#### [Exercise details]
Extract the complete listing and repeat it word for word.

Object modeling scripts
__________

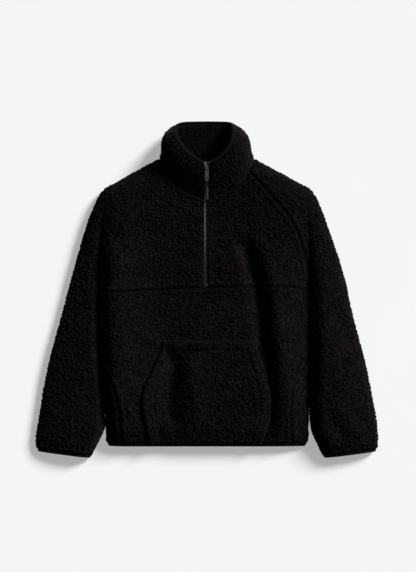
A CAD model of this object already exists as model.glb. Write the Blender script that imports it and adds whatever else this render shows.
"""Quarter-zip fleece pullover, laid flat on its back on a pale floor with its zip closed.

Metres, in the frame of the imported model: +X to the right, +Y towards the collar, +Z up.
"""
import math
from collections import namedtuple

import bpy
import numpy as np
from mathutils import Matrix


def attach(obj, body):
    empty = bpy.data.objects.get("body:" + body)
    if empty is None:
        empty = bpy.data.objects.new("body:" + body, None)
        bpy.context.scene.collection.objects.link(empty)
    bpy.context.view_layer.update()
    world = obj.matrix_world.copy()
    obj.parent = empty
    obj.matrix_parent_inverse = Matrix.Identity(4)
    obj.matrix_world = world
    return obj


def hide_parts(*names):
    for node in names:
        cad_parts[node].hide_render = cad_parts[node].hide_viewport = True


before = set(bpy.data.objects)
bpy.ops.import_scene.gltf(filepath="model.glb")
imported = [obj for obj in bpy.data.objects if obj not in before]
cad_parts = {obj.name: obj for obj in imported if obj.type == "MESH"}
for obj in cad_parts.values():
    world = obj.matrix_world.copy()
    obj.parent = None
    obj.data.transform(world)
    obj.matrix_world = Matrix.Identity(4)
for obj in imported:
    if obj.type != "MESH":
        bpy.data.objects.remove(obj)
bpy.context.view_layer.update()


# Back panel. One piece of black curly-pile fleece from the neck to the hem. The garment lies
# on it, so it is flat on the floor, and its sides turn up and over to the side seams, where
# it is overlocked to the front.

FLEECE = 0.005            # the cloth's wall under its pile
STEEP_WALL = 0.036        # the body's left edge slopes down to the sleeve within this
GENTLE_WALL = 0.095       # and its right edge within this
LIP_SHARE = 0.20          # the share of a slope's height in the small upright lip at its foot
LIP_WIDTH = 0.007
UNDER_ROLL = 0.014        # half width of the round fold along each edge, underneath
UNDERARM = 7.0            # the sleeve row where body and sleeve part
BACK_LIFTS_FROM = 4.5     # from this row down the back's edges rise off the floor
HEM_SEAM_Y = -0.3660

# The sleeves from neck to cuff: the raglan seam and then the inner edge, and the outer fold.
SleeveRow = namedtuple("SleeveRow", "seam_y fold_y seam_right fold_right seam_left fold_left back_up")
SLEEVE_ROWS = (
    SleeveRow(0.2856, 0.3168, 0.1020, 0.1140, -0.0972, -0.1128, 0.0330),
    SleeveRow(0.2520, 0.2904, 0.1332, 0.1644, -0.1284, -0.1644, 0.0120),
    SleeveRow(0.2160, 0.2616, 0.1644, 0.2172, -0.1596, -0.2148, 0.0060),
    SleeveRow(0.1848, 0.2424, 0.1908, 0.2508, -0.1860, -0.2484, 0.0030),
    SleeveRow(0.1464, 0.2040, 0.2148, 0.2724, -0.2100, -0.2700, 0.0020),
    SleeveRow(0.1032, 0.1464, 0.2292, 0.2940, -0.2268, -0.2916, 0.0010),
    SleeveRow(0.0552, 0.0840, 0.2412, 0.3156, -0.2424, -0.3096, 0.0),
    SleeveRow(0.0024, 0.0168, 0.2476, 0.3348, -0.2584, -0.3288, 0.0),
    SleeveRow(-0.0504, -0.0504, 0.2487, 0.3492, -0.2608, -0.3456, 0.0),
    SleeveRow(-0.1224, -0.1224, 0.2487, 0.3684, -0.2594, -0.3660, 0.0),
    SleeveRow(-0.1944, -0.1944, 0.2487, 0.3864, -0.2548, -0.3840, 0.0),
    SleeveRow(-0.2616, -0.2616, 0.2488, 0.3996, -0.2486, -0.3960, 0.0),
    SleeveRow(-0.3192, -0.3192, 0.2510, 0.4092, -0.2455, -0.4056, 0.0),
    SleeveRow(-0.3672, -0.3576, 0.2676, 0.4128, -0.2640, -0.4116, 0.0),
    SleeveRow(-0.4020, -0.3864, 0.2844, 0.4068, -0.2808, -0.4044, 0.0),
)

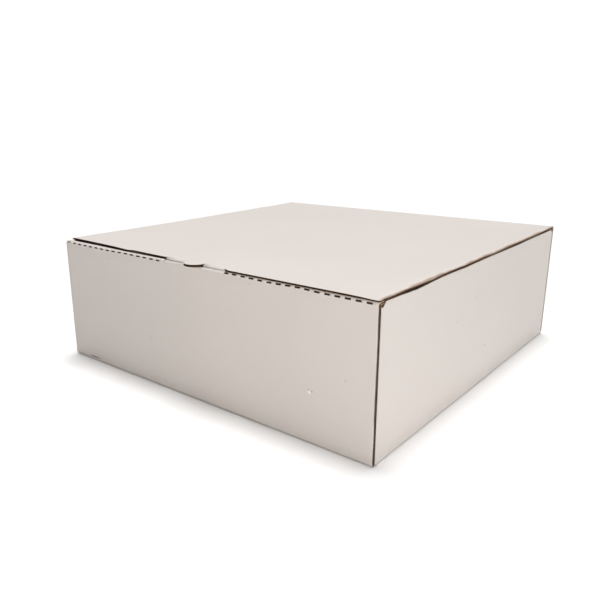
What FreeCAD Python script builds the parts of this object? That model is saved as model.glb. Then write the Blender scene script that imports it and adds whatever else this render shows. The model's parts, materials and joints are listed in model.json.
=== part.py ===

__________

#### [Answer to this task]
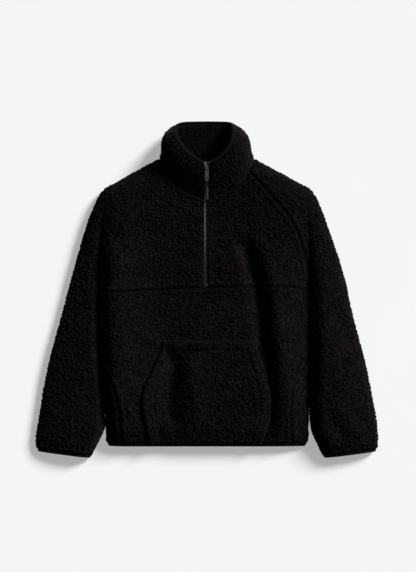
A CAD model of this object already exists as model.glb. Write the Blender script that imports it and adds whatever else this render shows.
"""Quarter-zip fleece pullover, laid flat on its back on a pale floor with its zip closed.

Metres, in the frame of the imported model: +X to the right, +Y towards the collar, +Z up.
"""
import math
from collections import namedtuple

import bpy
import numpy as np
from mathutils import Matrix


def attach(obj, body):
    empty = bpy.data.objects.get("body:" + body)
    if empty is None:
        empty = bpy.data.objects.new("body:" + body, None)
        bpy.context.scene.collection.objects.link(empty)
    bpy.context.view_layer.update()
    world = obj.matrix_world.copy()
    obj.parent = empty
    obj.matrix_parent_inverse = Matrix.Identity(4)
    obj.matrix_world = world
    return obj


def hide_parts(*names):
    for node in names:
        cad_parts[node].hide_render = cad_parts[node].hide_viewport = True


before = set(bpy.data.objects)
bpy.ops.import_scene.gltf(filepath="model.glb")
imported = [obj for obj in bpy.data.objects if obj not in before]
cad_parts = {obj.name: obj for obj in imported if obj.type == "MESH"}
for obj in cad_parts.values():
    world = obj.matrix_world.copy()
    obj.parent = None
    obj.data.transform(world)
    obj.matrix_world = Matrix.Identity(4)
for obj in imported:
    if obj.type != "MESH":
        bpy.data.objects.remove(obj)
bpy.context.view_layer.update()


# Back panel. One piece of black curly-pile fleece from the neck to the hem. The garment lies
# on it, so it is flat on the floor, and its sides turn up and over to the side seams, where
# it is overlocked to the front.

FLEECE = 0.005            # the cloth's wall under its pile
STEEP_WALL = 0.036        # the body's left edge slopes down to the sleeve within this
GENTLE_WALL = 0.095       # and its right edge within this
LIP_SHARE = 0.20          # the share of a slope's height in the small upright lip at its foot
LIP_WIDTH = 0.007
UNDER_ROLL = 0.014        # half width of the round fold along each edge, underneath
UNDERARM = 7.0            # the sleeve row where body and sleeve part
BACK_LIFTS_FROM = 4.5     # from this row down the back's edges rise off the floor
HEM_SEAM_Y = -0.3660

# The sleeves from neck to cuff: the raglan seam and then the inner edge, and the outer fold.
SleeveRow = namedtuple("SleeveRow", "seam_y fold_y seam_right fold_right seam_left fold_left back_up")
SLEEVE_ROWS = (
    SleeveRow(0.2856, 0.3168, 0.1020, 0.1140, -0.0972, -0.1128, 0.0330),
    SleeveRow(0.2520, 0.2904, 0.1332, 0.1644, -0.1284, -0.1644, 0.0120),
    SleeveRow(0.2160, 0.2616, 0.1644, 0.2172, -0.1596, -0.2148, 0.0060),
    SleeveRow(0.1848, 0.2424, 0.1908, 0.2508, -0.1860, -0.2484, 0.0030),
    SleeveRow(0.1464, 0.2040, 0.2148, 0.2724, -0.2100, -0.2700, 0.0020),
    SleeveRow(0.1032, 0.1464, 0.2292, 0.2940, -0.2268, -0.2916, 0.0010),
    SleeveRow(0.0552, 0.0840, 0.2412, 0.3156, -0.2424, -0.3096, 0.0),
    SleeveRow(0.0024, 0.0168, 0.2476, 0.3348, -0.2584, -0.3288, 0.0),
    SleeveRow(-0.0504, -0.0504, 0.2487, 0.3492, -0.2608, -0.3456, 0.0),
    SleeveRow(-0.1224, -0.1224, 0.2487, 0.3684, -0.2594, -0.3660, 0.0),
    SleeveRow(-0.1944, -0.1944, 0.2487, 0.3864, -0.2548, -0.3840, 0.0),
    SleeveRow(-0.2616, -0.2616, 0.2488, 0.3996, -0.2486, -0.3960, 0.0),
    SleeveRow(-0.3192, -0.3192, 0.2510, 0.4092, -0.2455, -0.4056, 0.0),
    SleeveRow(-0.3672, -0.3576, 0.2676, 0.4128, -0.2640, -0.4116, 0.0),
    SleeveRow(-0.4020, -0.3864, 0.2844, 0.4068, -0.2808, -0.4044, 0.0),
)

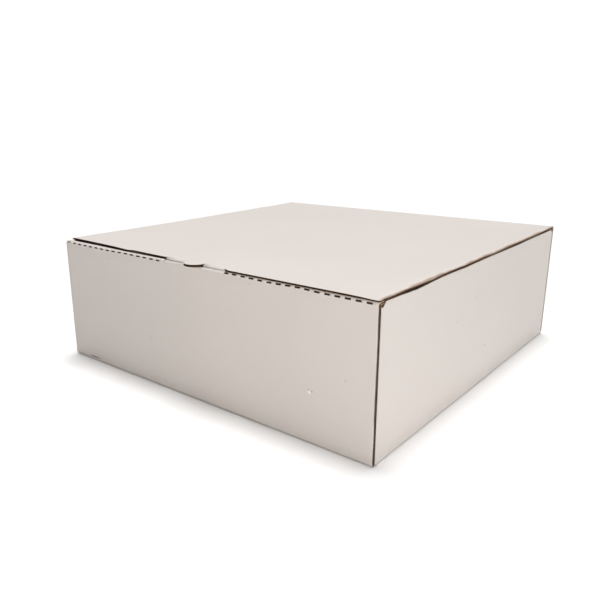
What FreeCAD Python script builds the parts of this object? That model is saved as model.glb. Then write the Blender scene script that imports it and adds whatever else this render shows. The model's parts, materials and joints are listed in model.json.
=== part.py ===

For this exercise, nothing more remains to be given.